The AMJB notes are structured investments issued by JPMorgan Chase Financial Company LLC and guaranteed by JPMorgan Chase & Co., linked to the VanEck Gold Miners ETF (GDX). They offer auto-call and dual-directional buffered payoff features instead of fixed interest payments.
How does the auto call feature work on the AMJB VanEck Gold Miners ETF notes?
On the Review Date (February 3, 2027), if the ETF’s closing price is at or above the Call Value (100% of the strike), each note is automatically called for $1,000 plus a Call Premium Amount of at least $115. After this payment, no further amounts are due.
What is the payoff at maturity for the AMJB notes if they are not called?

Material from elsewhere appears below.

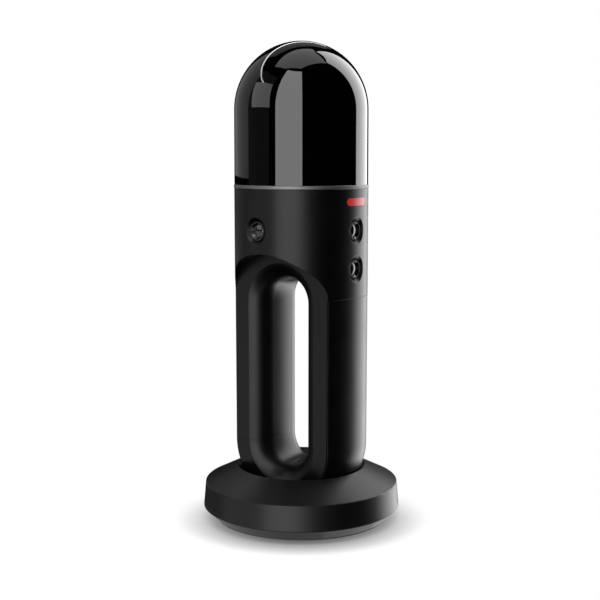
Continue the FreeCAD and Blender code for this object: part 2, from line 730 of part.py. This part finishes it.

If not called and the ETF’s Final Value is above the Strike Value of $101.29, each $1,000 note pays $1,000 plus 1.5 times the ETF’s percentage gain. If the Final Value is at or down by up to the 25% buffer, holders get $1,000 plus the ETF’s absolute loss as a positive return, capped at 25%. Below the buffer, principal is reduced in line with further declines up to a 75% loss.
Can investors lose principal on the JPMorgan AMJB structured notes?
Yes. If the notes are not automatically called and the ETF finishes more than 25% below the strike, investors lose 1% of principal for each 1% additional ETF decline. The maximum loss is 75% of the principal, leaving $250 per $1,000 note.
Do the AMJB notes pay interest or ETF dividends?
No. The notes do not pay periodic interest and holders do not receive dividends paid by the VanEck Gold Miners ETF or its underlying securities. All value comes from the call payment or the final payoff formula.
What are the main risks of the AMJB VanEck Gold Miners ETF notes?
Key risks include potential loss of up to 75% of principal, no interest or dividends, credit risk of JPMorgan entities, lack of listing and potential illiquidity, and exposure to the gold and silver mining industries and non‑U.S. markets. The estimated value is below the issue price, and secondary prices may be lower than the original price.
How is the estimated value of the JPMorgan AMJB notes determined?
The indicative estimated value per $1,000 note is shown as about $980.00, and the final estimated value will not be less than $950.00. It combines a fixed‑income component priced using an internal funding rate and derivatives tied to the ETF, and is lower than the issue price because it excludes selling commissions, hedging costs and dealer profits.